Tuesday, 26 September 2000

Mervyn Peake: Titus Groan (1946)

Edition: Ballantine, 1968
Review number: 628

Having recently watched the TV adaptation of this novel and its sequel, Gormenghast, it was interesting to re-read Titus Groan. It emphasised two things that I had already thought: that the atmosphere of the novels were excellently recreated, and that the casting was very intelligent.

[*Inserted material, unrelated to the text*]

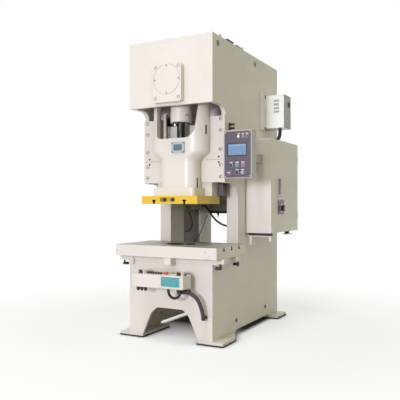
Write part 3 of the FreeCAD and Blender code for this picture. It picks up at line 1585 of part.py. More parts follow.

The novel is really about the massive castle of Gormenghast and the endless life of meaningless ritual it contains. It begins with the birth of Titus, the heir of Groan, and ends with his instalment as Seventy Seventh Earl of Groan at the age of two. The little plot contained in Titus Groan is hardly comprehensible without the second novel, when several threads become particularly important, principally the machinations of kitchen boy Steerpike. Gormenghast is related to Peake's ideas about pre-Communist China, where he spent a good deal of his childhood. The ritual of the castle mimics that which surrounded the Emperors, though the latter had at least a religious purpose, proper performance supposedly guaranteeing good fortune for the country. That of Gormenghast is empty, and often seems to be invented by the keepers of the ritual, Sourdust and his son Barquentine (sensibly coalesced into one character in the TV version). Purposeless it may be, but it takes every moment of the Earl's time; someone somewhere must be really running things (what the kitchens produce imply immense riches), but that is not what the novel is about. It is about living a life pointlessly circumscribed by convention - and the ritual drives Sepulchrave (Titus' father) mad.

This madness produces the only really human moment in the novel, when Sepulchrave has his neglected daughter Fuschia arrange pine cones, thinking that they are books of poetry in his destroyed library. The two of them are the most fully formed characters, everyone else being some kind of grotesque exaggeration. (They also have exaggerated aspects, Sepulchrave being permanently melancholy, and Fuschia a romantic teenager beyond realistic possibility.)

Peake conveys a strong sense of atmosphere, as any successful writing about place must do. His style is deliberately obscure and florid to this end; at times, it does feel over elaborate (Gormenghast is better in this respect), but most of the time the images of the castle and its inhabitants are so fascinating that they overcome this.